Tabelle 1 | Wesentliche Unterschiede zwischen den Krisenperformances der AfD
Theoretische Kategorie | Flüchtlingskrise | Coronakrise |
---|---|---|
Anzahl der Krisennarrative | 1 (Flüchtlinge sind eine kulturelle und wirtschaftliche Bedrohung für Deutschland) | 3 (langsame und zögerliche Reaktion der Regierung; verheerende wirtschaftliche Auswirkungen der Lockdowns; Grundrechtsverletzungen) |
Verknüpfung zu anderen Krisen | 5 (wirtschaftliche Misserfolge; Probleme der öffentlichen Ordnung; Drogenprobleme; Eurokrise; Energiewende) | 1 (Scheitern der Migration) |
Gegenüberstellung von Elite und Volk | Ja (anhand zahlreicher Beispiele) | Ja (mit sehr wenigen anschaulichen Beispielen) |
Vorschlag alternativer politischer Strategien | Provokant und einfach | Nuancierter (und teilweise widersprüchlich) |
Diese Unterschiede lassen sich durch die unterschiedliche «Distanz» zwischen der jeweiligen Krise und der Bevölkerung erklären, die nach der «Policy Feedback Theory» die Fähigkeit der Öffentlichkeit beeinflusst, politische Ereignisse zu interpretieren. Die Migrationskrise war vor allem ein Medienereignis – nur sehr wenige Menschen waren direkt betroffen. Dies verlieh der AfD einen grossen Handlungsspielraum für Übertreibungen und Falschaussagen (beispielsweise über die Kriminalitätsrate unter Flüchtlingen). Während der Coronakrise war der Interpretationsspielraum der AfD im Vergleich deutlich kleiner, weil die Bevölkerung von der Krise direkt betroffen war und die Aussagen der Politik daher viel leichter überprüfen oder bewerten konnte.

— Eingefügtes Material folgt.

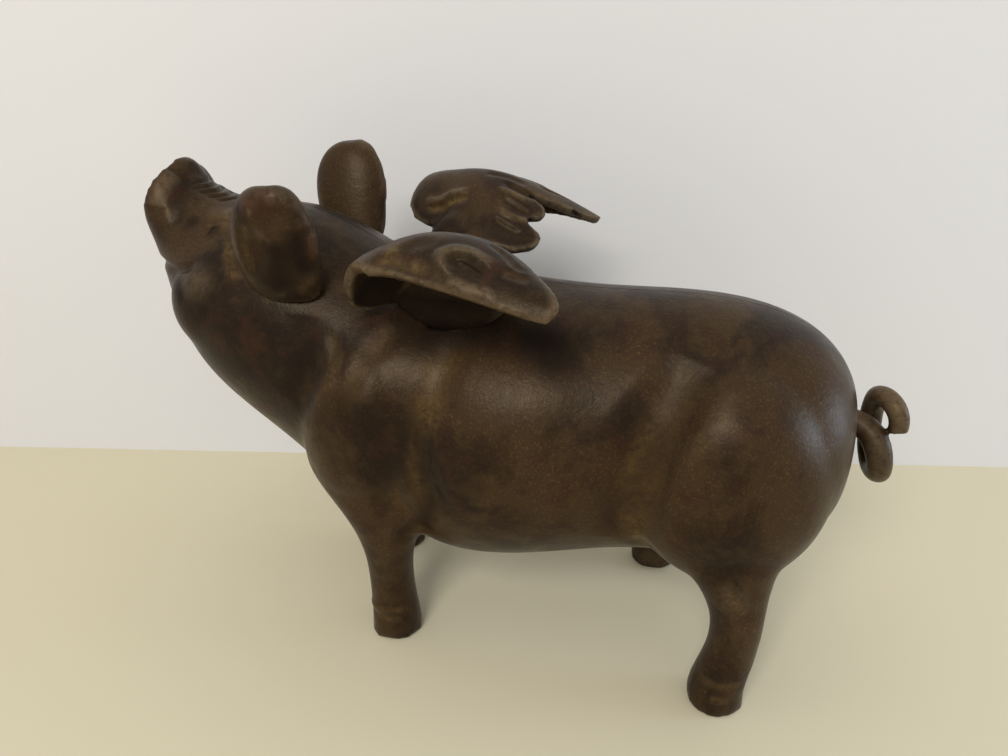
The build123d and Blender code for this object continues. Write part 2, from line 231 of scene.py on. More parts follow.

Das Hauptergebnis der Studie ist also, dass die «Distanz» oder «Nähe» einer Krise zur Bevölkerung darüber entscheidet, ob sich die Krise dazu eignet, populistisch genutzt zu werden. Die Studienergebnisse ermöglichen es, Empfehlungen auszusprechen, wie sich politisch auf Rechtspopulist:innen reagieren lässt. Politischen Entscheidungsträger:innen wird einerseits empfohlen, der Bevölkerung die Auswirkungen einer Krise deutlich zu erklären (anstatt sie kleinzureden) und andererseits, die von populistischen Akteuren vorgeschlagenen häufig unrealistischen Lösungen zu kritisieren (anstatt sich allgemein über populistische Aussagen zu echauffieren).
Referenz:
- Hinterleitner, Markus, Valentina Kammermeier und Benjamin Moffitt (2023). How the Populist Radical Right Exploits Crisis: Comparing the Role of Proximity in the COVID-19 and Refugee Crises in Germany, West European Politics, Vorabfassung.